There are non status bridging loan products out there as high as 90% Loan to value (LTV), however, those can be a little bit more expensive. For the most competitive bridging loans, these are between 75%-85%LTV. By loan to value, we mean against the open market value and not the purchase price. It is possible to be geared at 75%LTV and still be getting over 100% of the purchase price.
Although some lenders will be more comfortable with experience, most bridging lenders would not require you to have any level of experience when arranging a bridging loan. The experience required at underwriting by the bridging lender, will be the experience you will need to get a development loan in order to exit the bridge or experience required to remortgage. This means that without experience you could develop property or land with funding from the bridging facility.
You can either take serviced interest or deducted interest from the initial facility, please see a break down of each of these below.

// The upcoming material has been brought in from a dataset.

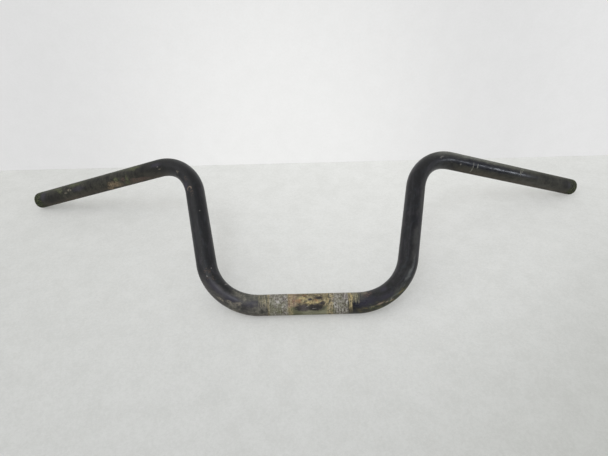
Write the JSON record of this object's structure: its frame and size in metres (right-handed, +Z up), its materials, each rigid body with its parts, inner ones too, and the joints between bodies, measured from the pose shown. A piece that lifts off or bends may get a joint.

With non status bridging loans we usually see 180 day valuations or 90 day valuations, some might lend on market value but that is uncommon. 180 or 90 day valuations assume they are sold within those periods and can therefore reduce the figure returned.
Properties can be valued with many different methodologies. Whichever method is utilised, surveyors will typically comment on the ’90-day valuation’ in addition to the ‘180-day valuation’.
A ’90-day valuation’ is based on the assumption that the property will be sold within this 90-day timeframe, and the valuation of the property will be on this basis. Being such a restrictive period of time, this will be much less favourable.
Similarly, a ‘180-day valuation’ is also generated on the basis of the property being advertised and sold within 180 days.
This value for both 90- and 180-day valuations will reflect a much more conservative figure opposed to the market value, which is not subject to these factors.
Often where there is more than a 15% difference between the 90 day and 180 day valuation, non status bridging lenders will base their lending on the 90 day value.